There will be four homework assignments. Some assignments will be done individually and some will be done in groups. For team based assignments, all team members are expected to contribute equally to the completion of each assignment. It is also imperative that each team member has read, run, and understood all code in the final submission. An intragroup peer evaluation will be conducted to ensure equal effort and commitment.
Students are expected to make use of the provided private git repository on the course's GitHub page as their central collaborative platform. Commits to this repository will be used as one metric of each team member's relative contribution for each homework assignment.
There will be a single exam that is to be completed individually. Details on what is and what is not permitted for the exam will be provided.
There will be an individual project. It will include a written reproducible report along with your code. You must complete the project in order to pass this course. Details of the final project will be provided as the course progresses.
There will be five lab assignments. Some assignments will be done individually and some will be done in groups. You will have 24 hours after your scheduled lab to submit your work.
Your final grade will be computed according to the following weights.
- Homework: 40%
- Exam: 25%
- Project: 25%
- Labs: 10%
The exact ranges for letter grades may be curved and cutoffs will be determined at the end of the semester. However, if you have a cumulative numerical average of 90 - 100, you are guaranteed at least an A-, 80 - 89 at least a B-, 70 - 79 at least a C-, and so on.
There are no required textbooks for this course; the following are recommended textbooks for this course and your future self.
- Advanced R
Wickham, H. (2019). Chapman and Hall/CRC.
- R for Data Science
Grolemund, G., & Wickham, H. (2017). O'Reilly.
- R packages
Wickham, H. (2015). O'Reilly.
R / RStudio
R is a programming language that is especially powerful for data exploration, visualization, and statistical analysis. To interact with R we will primarily be using RStudio, an interactive development environment (IDE), via a browser based interface or on your own computer. You may use RStudio on the Department servers.
To access the DSS RStudio servers, use
AnyConnect to connect with Duke's VPN.
To get R / RStudio locally:
When you're writing code, it is nice to have a text editor that is optimized for writing code. There is a huge variety of options out there, if you do not already have a preferred editor try a few and see which one works best for you.

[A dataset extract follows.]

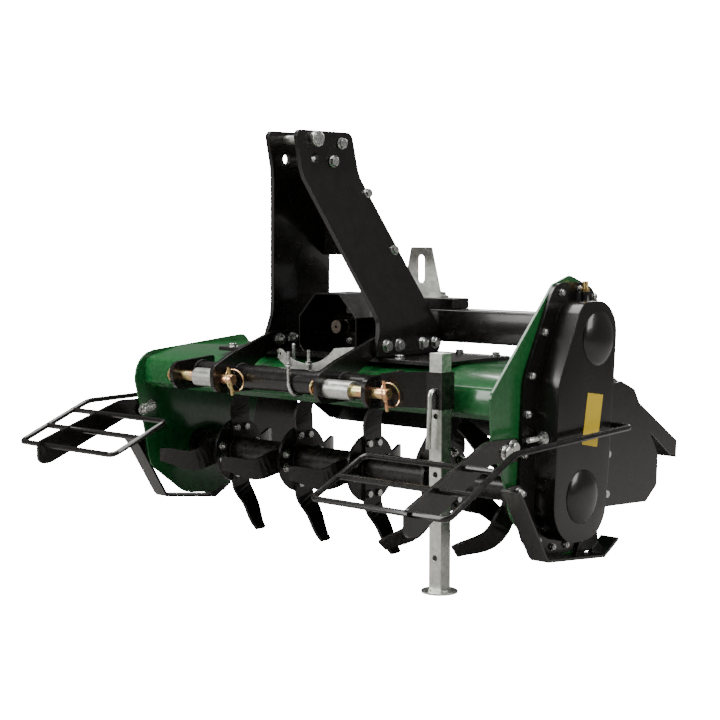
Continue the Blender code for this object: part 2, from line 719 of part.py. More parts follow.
def gearbox():
    top = BEAM_Z + BEAM_SIZE / 2
    body = [
        (-GEARBOX_HALF, DECK), (GEARBOX_HALF, DECK), (GEARBOX_HALF, top, 0.012),
        (-GEARBOX_HALF, top, 0.012),
    ]
    shape = outline(body, radians(30))
    made = slab("gearbox", shape, GEARBOX_FRONT, GEARBOX_BACK, CAST, "Y")
    socket = turned("gearbox_bore", [
        (GEARBOX_FRONT - 0.01, 0), (GEARBOX_FRONT - 0.01, PTO_RADIUS + RUNNING),
        (GEARBOX_FRONT + 0.040, PTO_RADIUS + RUNNING), (GEARBOX_FRONT + 0.040, 0),
    ], None, "Y", (0, PTO_Z), 24)
    combine(made, socket, "DIFFERENCE")
    passage = turned("gearbox_shaft_bore", [
        (-GEARBOX_HALF + 0.020, 0), (-GEARBOX_HALF + 0.020, CROSS_SHAFT_BORE),
        (GEARBOX_HALF + 0.01, CROSS_SHAFT_BORE), (GEARBOX_HALF + 0.01, 0),
    ], None, "X", (BEAM_Y, BEAM_Z), 24)
    combine(made, passage, "DIFFERENCE")


def pto_shaft():
    axis = pivot("pto_axis", (0, 0, PTO_Z))
    back = GEARBOX_FRONT + 0.038
    turned("pto_shaft", [
        (PTO_FRONT + 0.006, 0), (PTO_FRONT + 0.006, 0.003), (PTO_FRONT, 0.004),
        (PTO_FRONT, PTO_RADIUS - 0.0015), (PTO_FRONT + 0.002, PTO_RADIUS), (back, PTO_RADIUS), (back, 0),
    ], STEEL, "Y", (0, 0), 24, axis)


def pto_shield():
    outer = octagon(0.082, 0.034, DECK, 0.374, 0.049)
    inner = octagon(0.082 - SHEET, 0.034 - 0.001, DECK + SHEET, 0.374 - SHEET, 0.049 - 0.001)
    back = GEARBOX_FRONT - SEAT
    shell = slab("pto_shield", outer, SHIELD_FRONT, back, BLACK, "Y")
    hollow = slab("pto_shield_hollow", inner, SHIELD_FRONT - 0.01, back - SHEET, None, "Y")
    combine(shell, hollow, "DIFFERENCE")
    passage = turned("pto_shield_bore", [
        (back - 0.02, 0), (back - 0.02, PTO_RADIUS + 0.006), (back + 0.01, PTO_RADIUS + 0.006), (back + 0.01, 0),
    ], None, "Y", (0, PTO_Z), 20)
    combine(shell, passage, "DIFFERENCE")


def drive_housing():
    """Square hollow housing of the cross shaft, from the gearbox to the chain case's plate."""
    def square(half, corner):
        return outline([
            (BEAM_Y - half, BEAM_Z - half, corner), (BEAM_Y + half, BEAM_Z - half, corner),
            (BEAM_Y + half, BEAM_Z + half, corner), (BEAM_Y - half, BEAM_Z + half, corner),
        ], radians(45))

    half = BEAM_SIZE / 2
    slab("drive_housing", square(half, 0.006), GEARBOX_HALF + SEAT, SIDE_INNER - SEAT, BLACK, "X",
         [square(half - BEAM_WALL, 0.003)])


def mounting_plate():
    low = HOOD_TOP + SEAT
    shape = [
        (-0.318, -0.122, 0.010), (0.318, -0.122, 0.010), (0.318, 0.110, 0.010),
        (-0.318, 0.110, 0.010),
    ]
    slab("mounting_plate", outline(shape, radians(45)), low, MOUNT_TOP, BLACK, "Z")


def bracket():
    """Channel on the drive housing and the slotted plate that stands on it."""
    low = BEAM_Z + BEAM_SIZE / 2 + SEAT
    high = low + 0.022
    left, right = -0.050, 0.187
    box("top_channel", (left, BEAM_Y - 0.027, low), (right, BEAM_Y + 0.028, high), BLACK)
    x, y = 0.084, BEAM_Y - 0.005
    foot = high + SEAT
    shape = [
        (x - 0.050, foot), (x + 0.054, foot), (x + 0.053, foot + 0.010, 0.004),
        (x + 0.028, foot + 0.106, 0.004), (x - 0.028, foot + 0.106, 0.004), (x - 0.049, foot + 0.010, 0.004),
    ]
    slot = outline([
        (x - 0.0095, foot + 0.030, 0.009), (x + 0.0095, foot + 0.030, 0.009),
        (x + 0.0095, foot + 0.090, 0.009), (x - 0.0095, foot + 0.090, 0.009),
    ], radians(30))
    upright = slab("slotted_bracket", outline(shape, radians(30)), y - 0.002, y + 0.002, ZINC, "Y", [slot])
    foot_plate = box("slotted_bracket_foot", (x - 0.050, y - 0.001, foot), (x + 0.054, y + 0.026, foot + 0.004), None)
    combine(upright, foot_plate)


def pto_hook():
    """Curved strap that holds up a drive shaft, bolted on the right hitch plate's inner face."""
    front = HOOK_Y - HOOK_THICKNESS
    inner = HITCH_INNER - SEAT
    middle_x, middle_z = HOOK_CENTRE
    outside = HOOK_RADIUS + HOOK_WIDTH / 2
    inside = HOOK_RADIUS - HOOK_WIDTH / 2
    first, last = radians(230), radians(318)
    parts = 18
    angles = [first + (last - first) * k / parts for k in range(parts + 1)]
    low_edge = [(middle_x + outside * cos(a), middle_z + outside * sin(a)) for a in angles]
    high_edge = [(middle_x + inside * cos(a), middle_z + inside * sin(a)) for a in angles]
    end_x = middle_x + HOOK_RADIUS * cos(first)
    end_z = middle_z + HOOK_RADIUS * sin(first)
    tip = [(end_x + HOOK_WIDTH / 2 * cos(a), end_z + HOOK_WIDTH / 2 * sin(a))
           for a in [first - radians(45 * k) for k in (1, 2, 3)]]
    arm = [(inner - 0.001, HITCH_TOP - 0.0415), (inner - 0.001, HITCH_TOP - 0.0165)]
    eye = circle(end_x, end_z, 0.0035, 12)
    strap = slab("pto_hook", low_edge + arm + high_edge[::-1] + tip, front, HOOK_Y, ZINC, "Y", [eye])
    tab = box("pto_hook_tab", (inner - HOOK_THICKNESS, front, HITCH_TOP - 0.0415),
              (inner, HOOK_Y + 0.036, HITCH_TOP - 0.020), None)
    combine(strap, tab)


# -------------------------------------------------------------------- stand
def stand():
    half = STAND_SIZE / 2
    inner = half + SOCKET_GAP
    outer = inner + SOCKET_WALL

    def square(size):
        return [(STAND_X - size, STAND_Y - size), (STAND_X + size, STAND_Y - size),
                (STAND_X + size, STAND_Y + size), (STAND_X - size, STAND_Y + size)]

    socket = slab("stand_socket", square(outer), SOCKET_LOW, SOCKET_HIGH, BLACK, "Z", [square(inner)])
    start = CLEVIS_INNER + PLATE + SEAT
    end = STAND_X - inner - 0.001
    web_path = [(start, -0.2515, 0.234), (0.292, -0.240, 0.236), (end, STAND_Y - 0.006, SOCKET_HIGH)]
    web_low = SOCKET_LOW
    web = place("stand_socket_web", loft_body([
        [(x, y, web_low), (x, y, top), (x, y + 0.006, top), (x, y + 0.006, web_low)]
        for x, y, top in web_path
    ]), None)
    combine(socket, web)
    slide = pivot("stand_slide", (STAND_X, STAND_Y, 0))
    foot = -AXLE_HEIGHT
    post = slab("stand_post", [(x - STAND_X, y - STAND_Y) for x, y in square(half)],
                foot + 0.001, STAND_TOP, ZINC, "Z", parent=slide)
    sole = turned("stand_foot", [
        (foot, 0), (foot, FOOT_RADIUS), (foot + FOOT_THICKNESS, FOOT_RADIUS), (foot + FOOT_THICKNESS, 0),
    ], None, "Z", sides=28, parent=slide)
    combine(post, sole)
    bore = STAND_PIN_RADIUS + RUNNING
    for number, z in enumerate((STAND_PIN_Z, *STAND_HOLES)):
        drill = turned(f"stand_hole_{number}", [(-0.06, 0), (-0.06, bore), (0.06, bore), (0.06, 0)],
                       None, "Y", (0, z), 12, slide)
        combine(post, drill, "DIFFERENCE")
    drill = turned("socket_hole", [(-0.06, 0), (-0.06, bore), (0.06, bore), (0.06, 0)],
                   None, "Y", (0, STAND_PIN_Z), 12, slide)
    combine(socket, drill, "DIFFERENCE")
    front = STAND_Y - outer - 0.012
    handle = rounded_path([
        (STAND_X, STAND_Y + outer + 0.011, STAND_PIN_Z), (STAND_X, front, STAND_PIN_Z),
        (STAND_X, front, STAND_PIN_Z - 0.022), (STAND_X - 0.004, front, 0.098),
    ], 0.0105)
    pin = rod("stand_pin", handle, STAND_PIN_RADIUS, ZINC, 12)
    clip = [
        (0.0, 0.034), (0.0, 0.0), (-0.0022, -0.012), (0.0022, -0.028), (0.0, -0.040), (-0.006, -0.046),
        (-0.009, -0.054), (-0.004, -0.062), (0.004, -0.060), (0.005, -0.050),
    ]
    y = STAND_Y + outer + 0.006
    wire = rod("stand_clip", [(STAND_X + dx, y, STAND_PIN_Z + dz) for dx, dz in clip], 0.0013, None, 6)
    combine(pin, wire)


# --------------------------------------------------- guards, skids and board
def guard(name, side, lift):
    """Flat arm on the side plate with a ladder of round bars, and a rail past the side."""
    base = SIDE_OUTER + SEAT
    rail_end = base if side < 0 else CASE_INNER + CASE_FLANGE + SEAT
    arm_shape = [
        (ARM_BACK, 0.078, 0.006), (ARM_BACK, 0.078 + ARM_HEIGHT, 0.006),
        (-0.236, 0.080 + ARM_HEIGHT, 0.030), (GUARD_FRONT, 0.012 + ARM_HEIGHT / 2 + lift, 0.016),
        (GUARD_FRONT, -0.016 + lift, 0.016), (-0.430, -0.014 + lift, 0.016), (-0.224, 0.082, 0.030),
    ]
    low, high = sorted((side * base, side * (base + ARM_THICKNESS)))
    arm = slab(f"guard_{name}", outline(arm_shape), low, high, BLACK)
    rail_x = SIDE_OUTER + GUARD_OUTWARD
    inner_x = SIDE_OUTER - GUARD_INWARD
    front = (GUARD_FRONT + 0.016, 0.026 + lift)
    rear = (-0.302, 0.088 + lift * 0.7)
    middle = ((front[0] + rear[0]) / 2, (front[1] + rear[1]) / 2)
    loop = rounded_path([
        (side * (base + 0.003), rear[0], rear[1]), (side * inner_x, rear[0], rear[1]),
        (side * inner_x, front[0], front[1]), (side * rail_x, front[0], front[1]),
        (side * rail_x, -0.262, 0.113 + lift * 0.3), (side * rail_x, 0.119, 0.125),
        (side * rail_end, 0.119, 0.125),
    ], 0.016)
    bars = [loop, [(side * (base + 0.005), *rear), (side * rail_x, *rear)],
            [(side * inner_x, *middle), (side * rail_x, *middle)]]
    for number, path in enumerate(bars):
        combine(arm, rod(f"guard_{name}_bar_{number}", path, ROD, None, 8 + number))


def skid(name, side, rear):
    """Bent strip under the side plate, bolted on by an upright tab at each end."""
    base = (SIDE_OUTER if side < 0 else CASE_INNER + CASE_FLANGE) + SEAT
    path = [
        (-0.196, 0.030), (-0.182, 0.012), (-0.108, -0.106), (-0.100, -0.113), (rear, -0.132), (rear + 0.050, -0.104),
    ]
    low, high = sorted((side * base, side * (base + SKID_WIDTH)))
    strap = slab(f"skid_{name}", strip(path, SKID_THICKNESS), low, high, BLACK)
    tab_low, tab_high = sorted((side * base, side * (base + SKID_THICKNESS)))
    front_tab = [(-0.184, 0.016), (-0.158, -0.020), (-0.134, 0.006, 0.008), (-0.140, 0.036, 0.010), (-0.176, 0.036, 0.010)]
    rear_tab = [(0.040, -0.127), (rear + 0.030, -0.118), (rear + 0.022, -0.060, 0.010), (rear - 0.014, -0.052, 0.010)]
    for number, shape in enumerate((front_tab, rear_tab)):
        combine(strap, slab(f"skid_{name}_tab_{number}", outline(shape), tab_low, tab_high, None))


def wings():
    """Rear corner plates, bolted outside the side plates behind the rotor."""
    shape = [
        (0.140, 0.190, 0.006), (0.210, 0.203, 0.010), (0.262, 0.182, 0.010), (0.356, 0.037, 0.020),
        (0.353, -0.026, 0.010), (0.311, -0.056, 0.004), (0.142, -0.046, 0.006),
    ]
    for name, side in (("left", -1), ("right", 1)):
        base = SIDE_OUTER + SEAT
        low, high = sorted((side * base, side * (base + WING_THICKNESS)))
        slab(f"rear_wing_{name}", outline(shape), low, high, BLACK)


def levelling_board():
    """Rear board on a full-length hinge along the hood's rear edge."""
    hinge = pivot("board_hinge", (0, HINGE_Y, HINGE_Z))
    far = (BOARD_REAR - HINGE_Y, 0.056 - HINGE_Z)
    lip = (BOARD_REAR - 0.002 - HINGE_Y, 0.020 - HINGE_Z)
    path = [lip, far, (HINGE_RADIUS * 0.9, 0.0)]
    half = BOARD_HALF
    board = slab("levelling_board", strip(path, THIN_SHEET), -half, half, BLACK, parent=hinge)
    for number, side in enumerate((-1, 1)):
        flange = [(0.030, -0.020), (far[0] - 0.001, far[1] + 0.001), (lip[0] - 0.001, lip[1] + 0.004),
                  (lip[0] - 0.020, lip[1] + 0.006), (0.020, -0.042)]
        low, high = sorted((side * (half - THIN_SHEET), side * half))
        combine(board, slab(f"board_flange_{number}", flange, low, high, None, parent=hinge))
    knuckle = slab("board_knuckle", circle(0, 0, HINGE_RADIUS, 12), -half, half, None, parent=hinge)
    combine(board, knuckle)


rotor()
bearings()
side_plates()
hood()
chain_case()
breather()
hitch_plates()
clevis_plates()
cross_tube()
lower_pins()
mast_plates()
mast_head()
mast_brace()
gearbox()
pto_shaft()
pto_shield()
drive_housing()
mounting_plate()
bracket()
pto_hook()
stand()
guard("left", -1, 0.018)
guard("right", 1, -0.005)
skid("left", -1, 0.050)
skid("right", 1, 0.090)
wings()
levelling_board()
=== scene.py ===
import json
from math import atan2, cos, pi, radians, sin

import bmesh
import bpy
from mathutils import Matrix, Vector, noise


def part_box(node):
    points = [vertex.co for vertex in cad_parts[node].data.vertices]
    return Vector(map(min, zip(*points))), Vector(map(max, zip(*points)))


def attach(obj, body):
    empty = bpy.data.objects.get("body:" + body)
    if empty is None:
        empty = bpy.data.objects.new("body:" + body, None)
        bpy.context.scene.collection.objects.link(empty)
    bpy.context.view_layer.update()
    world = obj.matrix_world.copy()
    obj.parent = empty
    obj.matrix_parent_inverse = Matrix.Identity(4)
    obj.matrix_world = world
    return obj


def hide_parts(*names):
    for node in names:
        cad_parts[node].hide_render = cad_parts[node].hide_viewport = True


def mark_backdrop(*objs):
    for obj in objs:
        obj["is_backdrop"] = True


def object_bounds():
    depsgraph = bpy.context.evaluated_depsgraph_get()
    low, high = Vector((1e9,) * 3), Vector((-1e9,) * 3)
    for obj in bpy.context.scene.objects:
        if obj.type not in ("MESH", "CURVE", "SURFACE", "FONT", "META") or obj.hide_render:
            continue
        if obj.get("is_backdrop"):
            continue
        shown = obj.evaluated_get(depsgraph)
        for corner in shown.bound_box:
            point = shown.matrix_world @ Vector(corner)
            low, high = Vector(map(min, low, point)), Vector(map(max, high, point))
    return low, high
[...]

- Vim / Emacs - old school Unix console based editors, they have a steep learning curve but are incredibly powerful
- Nano - another Unix console editor, easier learning curve but with much less power
- Sublime Text - cross-platform GUI text editor with a robust plug-in ecosystem
Git is a state-of-the-art version control system. It lets you track who made changes to what and when, and it has options for easily updating a shared or public version of your code on GitHub.

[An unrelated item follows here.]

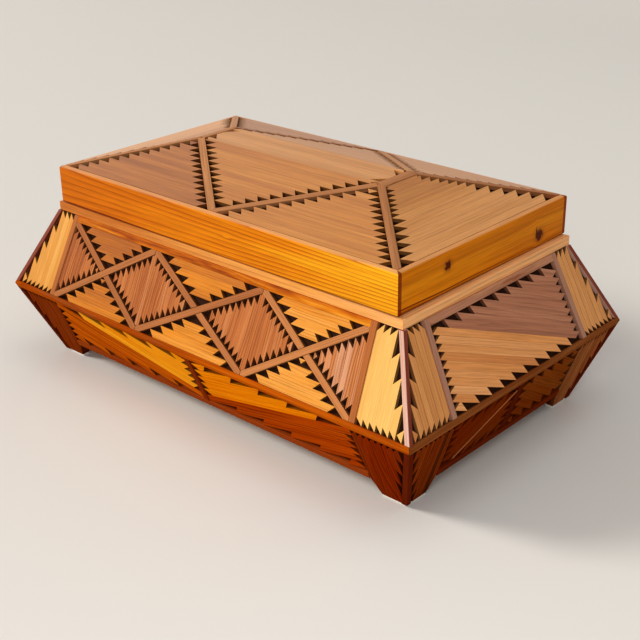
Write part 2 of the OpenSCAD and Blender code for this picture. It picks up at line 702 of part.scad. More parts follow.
// The end slopes are laid in wide slats below and narrow ones above
module roof_slats(k) {
    gap = roof_strip_w / 2 + fit;
    foot = above(roof_foot + fit);
    over = left_of(diagonal_foot, diagonal_head, gap);
    under = left_of(diagonal_head, diagonal_foot, gap);
    color("#c2804a") if (k % 2 == 0)
        roof_trim() roof_face(k) {
            slats([foot, below(roof_len), over, flip(over)], [1, 0], roof_slat_w, roof_foot + fit);
            both_halves()
                slats([foot, under, in_hip(la, fit)], [1, 0], roof_slat_w, roof_foot + fit);
        }
    else roof_face(k) {
        field = [foot, below(roof_len - crown_strip_w - fit), in_hip(lb, fit), flip(in_hip(lb, fit))];
        t0 = roof_foot + fit;
        slats(field, [1, 0], end_slope_wide_w, t0, 0, end_slope_wide_n - 1);
        slats(field, [1, 0], end_slope_narrow_w, t0 + end_slope_wide_n * end_slope_wide_w, 0);
    }
}
module roof_slats_crown() {
    end = ca - crown_strip_w - fit;
    field = [from_x(-end), to_x(end), above(-cb), below(cb)];
    color("#c2804a") translate([0, 0, crown_z]) {
        slats(plain(field), [1, 0], crown_middle_w, -crown_middle_w / 2, 0, 0);
        for (m = [0, 1]) mirror([0, m, 0])
            slats(field, [1, 0], crown_slat_w, crown_middle_w / 2, 0, many, -1);
    }
}

// Hinges, drawn round the axis of the pin; the lid's half is the mirror image of the box's

module at_hinges() {
    for (s = [-1, 1]) rotate([0, 0, 180]) translate([s * hinge_x, 0, hinge_z]) children();
}
module over_hinge() {
    translate([0, 0, hinge_z]) mirror([0, 0, 1]) translate([0, 0, -hinge_z]) children();
}
module along_pin(length, r) {
    translate([-length / 2, hinge_y, 0]) rotate([0, 90, 0]) cylinder(h = length, r = r);
}
module leaf_seats() {
    at_hinges() translate([-hinge_l / 2, -mb - cut_over, -lid_gap / 2 - leaf_t])
        cube([hinge_l, leaf_w + cut_over, leaf_t + lid_gap]);
}
module screw_places() {
    at_hinges() for (i = [-1 : 1])
        translate([i * (hinge_l / 2 - screw_in), leaf_w / 2 - mb, -lid_gap / 2]) children();
}
module screw(length, play = 0) {
    head_h = screw_head_r - screw_r;
    translate([0, 0, -length - play]) cylinder(h = length + play, r = screw_r + play);
    translate([0, 0, -head_h]) cylinder(h = head_h, r1 = screw_r + play, r2 = screw_head_r + play);
}
module screw_hole(length) {
    translate([0, 0, -length - screw_tip]) cylinder(h = length, r = screw_r + screw_play);
}

// Plate let into the wood, with every second knuckle rolled from its edge
module hinge_leaf(first) {
    pitch = hinge_l / knuckles;
    difference() {
        at_hinges() union() {
            translate([-hinge_l / 2, -mb, -lid_gap / 2 - leaf_t]) cube([hinge_l, leaf_w, leaf_t]);
            for (i = [first : 2 : knuckles - 1]) translate([(i + 0.5) * pitch - hinge_l / 2, 0, 0]) {
                along_pin(pitch - knuckle_gap, knuckle_r);
                translate([(knuckle_gap - pitch) / 2, hinge_y, -lid_gap / 2 - leaf_t])
                    cube([pitch - knuckle_gap, -mb - hinge_y, leaf_t]);
            }
        }
        at_hinges() along_pin(hinge_l + 2 * cut_over, pin_r + pin_play);
        screw_places() screw(leaf_t + cut_over, screw_play);
    }
}
module hinge_leaves_box() {
    color("#c9a227") hinge_leaf(0);
}
module hinge_leaves_lid() {
    color("#c9a227") over_hinge() hinge_leaf(1);
}
module hinge_pins() {
    color("#a9871d") at_hinges() {
        along_pin(hinge_l, pin_r);
        for (s = [-1, 1]) translate([s * (hinge_l + cap_t) / 2, 0, 0]) along_pin(cap_t, pin_r + cap_over);
    }
}
module hinge_screws_box() {
    color("#d8b546") screw_places() screw(rim_screw_l);
}
module hinge_screws_lid() {
    color("#d8b546") over_hinge() screw_places() screw(lid_screw_l);
}

foot_pads();
bottom_board();
lower_wall(0);  // lower_wall_front
lower_wall(1);  // lower_wall_right
lower_wall(2);  // lower_wall_back
lower_wall(3);  // lower_wall_left
upper_wall(0);  // upper_wall_front
upper_wall(1);  // upper_wall_right
upper_wall(2);  // upper_wall_back
upper_wall(3);  // upper_wall_left
rim_board(0);  // rim_front
rim_board(1);  // rim_right
rim_board(2);  // rim_back
rim_board(3);  // rim_left
belt_strips();
upper_corner_strips();
lower_corner_strips();
top_strips();
post_strips();
lattice_strips(0);  // lattice_strips_front
lattice_strips(2);  // lattice_strips_back
middle_strips();
bottom_rails();
diamond_slats(0);  // diamond_slats_front
diamond_slats(2);  // diamond_slats_back
triangle_slats(0);  // triangle_slats_front
triangle_slats(2);  // triangle_slats_back
corner_slats_long();
corner_slats_end();
end_field_upper_slats();
end_field_lower_slats();
leg_slats();
lower_long_bright_slats();
lower_long_dark_slats();
lower_end_bright_slats();
lower_end_dark_slats();
hinge_leaves_box();
hinge_pins();
hinge_screws_box();
lid_rim(0);  // lid_rim_front
lid_rim(1);  // lid_rim_right
lid_rim(2);  // lid_rim_back
lid_rim(3);  // lid_rim_left
roof_board(0);  // roof_board_front
roof_board(1);  // roof_board_right
roof_board(2);  // roof_board_back
roof_board(3);  // roof_board_left
roof_board_crown();
roof_slats(0);  // roof_slats_front
roof_slats(1);  // roof_slats_right
roof_slats(2);  // roof_slats_back
roof_slats(3);  // roof_slats_left
roof_slats_crown();
hip_strips();
crown_strips();
roof_diagonal_strips();
hinge_leaves_lid();
hinge_screws_lid();
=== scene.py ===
"""Looks of a slatted cedar table box with flared walls, corner feet and a hinged, hipped lid.

The script follows the box as it is put together: the room it is looked at in, the backing boards,
the rim frame, the strips, the slats field by field, the diagonal lines, the boards and slats of the
lid, and last the felt under the feet and the hinges. Lengths are in metres, +X runs along the box,
+Y to its hinged back and +Z up.
"""

import math

import bmesh
import bpy
import numpy as np
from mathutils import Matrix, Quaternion, Vector


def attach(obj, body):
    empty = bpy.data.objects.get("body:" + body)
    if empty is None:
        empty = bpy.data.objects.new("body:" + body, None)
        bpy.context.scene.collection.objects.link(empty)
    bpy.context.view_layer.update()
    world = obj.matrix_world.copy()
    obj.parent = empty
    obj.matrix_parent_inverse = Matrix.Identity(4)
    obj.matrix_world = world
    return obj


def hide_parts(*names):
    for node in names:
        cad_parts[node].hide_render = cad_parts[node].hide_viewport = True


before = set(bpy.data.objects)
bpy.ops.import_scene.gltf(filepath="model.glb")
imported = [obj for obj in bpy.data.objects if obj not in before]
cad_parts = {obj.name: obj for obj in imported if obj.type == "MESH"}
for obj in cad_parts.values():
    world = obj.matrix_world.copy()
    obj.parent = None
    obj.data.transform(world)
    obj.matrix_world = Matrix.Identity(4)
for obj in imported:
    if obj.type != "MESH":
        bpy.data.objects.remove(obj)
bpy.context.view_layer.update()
MM = 0.001

# Room
# A plain pale floor and sweep of backdrop. One far lamp from the left lights the notches from the
# side, a small one near the camera lifts the right end, and a large one hangs over the lid.
CAMERA_AT = Vector((0.53485, -0.56769, 0.40209))
CAMERA_AIM = Vector((0.05679, -0.04614, 0.075))
CAMERA_ROLL = math.radians(-0.86)
CAMERA_LENS_MM = 68.2
LAMPS = [  # name, place, size, power in watts, colour
    ("key", (-5.0, -3.4, 3.4), 1.9, 370.0, "#FFFAF2"),
    ("fill", (0.5, -0.7, 0.45), 0.3, 1.7, "#FFFFFF"),
    ("top", (0.35, 0.2, 1.6), 1.3, 4.6, "#FFFFFF"),
]
LAMPS_AIM = Vector((0, 0, 0.08))
WORLD_LIGHT = 0.32  # share of the white behind the box that the world gives the box as light
FLOOR_COLOUR = "#E6E2DC"
BACKDROP_EDGE, BACKDROP_RISE = 1.2, 0.35  # where the floor turns up, and how fast it then rises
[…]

- OSX - install Git for Mac by downloading and running the installer or install homebrew and use it to install git via brew install git.
- Unix / Linux - you should be able to install git via your preferred package manager (if it is not already installed).
- Windows - install Git for Windows by downloading and running the git for windows installer. This will provide you with git, the bash shell, and ssh in windows.
Unix shell(s) / ssh
We will be doing much of the work in the class on remote Linux systems, primarily we will be interacting with these machines through a remote terminal and a shell. Using a shell gives you more power to do more tasks more efficiently with your computer.
- OSX / Unix / Linux - these tools should already be installed and you should be able to access your shell through the Terminal application (name may vary slightly depending on your OS).
- Windows - there are several ways to install bash or a bash-like shell, the preferred method is to install the Git for Windows package as detailed above.
We will be using Slack to facilitate communication and group work. Slack provides a single location for messaging, tools, and files - allowing for efficient collaboration.
Duke University is a community dedicated to scholarship, leadership, and service and to the principles of honesty, fairness, respect, and accountability. Citizens of this community commit to reflect upon and uphold these principles in all academic and nonacademic endeavors, and to protect and promote a culture of integrity.
To uphold the Duke Community Standard:
- I will not lie, cheat, or steal in my academic endeavors;
- I will conduct myself honorably in all my endeavors; and
- I will act if the Standard is compromised.
Please review the standards here.
Duke University is a community dedicated to scholarship, leadership, and service and to the principles of honesty, fairness, respect, and accountability. Citizens of this community commit to reflect upon and uphold these principles in all academic and non-academic endeavors, and to protect and promote a culture of integrity. Cheating on exams and quizzes, plagiarism on homework assignments and projects, lying about an illness or absence and other forms of academic dishonesty are a breach of trust with classmates and faculty, violate the Duke Community Standard, and will not be tolerated. Such incidences will result in a 0 grade for all parties involved as well as being reported to the University Judicial Board. Additionally, there may be penalties to your final class grade. Please review Duke’s Standards of Conduct.
Students with disabilities who believe they may need accommodations in this class are encouraged to contact the Student Disability Access Office at (919) 668-1267 as soon as possible to better ensure that such accommodations can be made.
In an emergency, there are several ways that the University will contact you. Two are detailed below. Campus emergency procedures are described here: http://emergency.duke.edu
Text Messaging: An alert message may be sent to the mobile devices of Duke community members who register for a new text messaging system. Sign up for DukeALERT text messages or learn more about text messaging at Duke.
LiveSafe Mobile App: Notifications may be sent through the LiveSafe Mobile app to notify members of the Duke community of emergency situations. The free mobile app, available through the Apple App Store and Android App Store, offers real-time, two-way communication between Duke community members and the Duke University Police Department.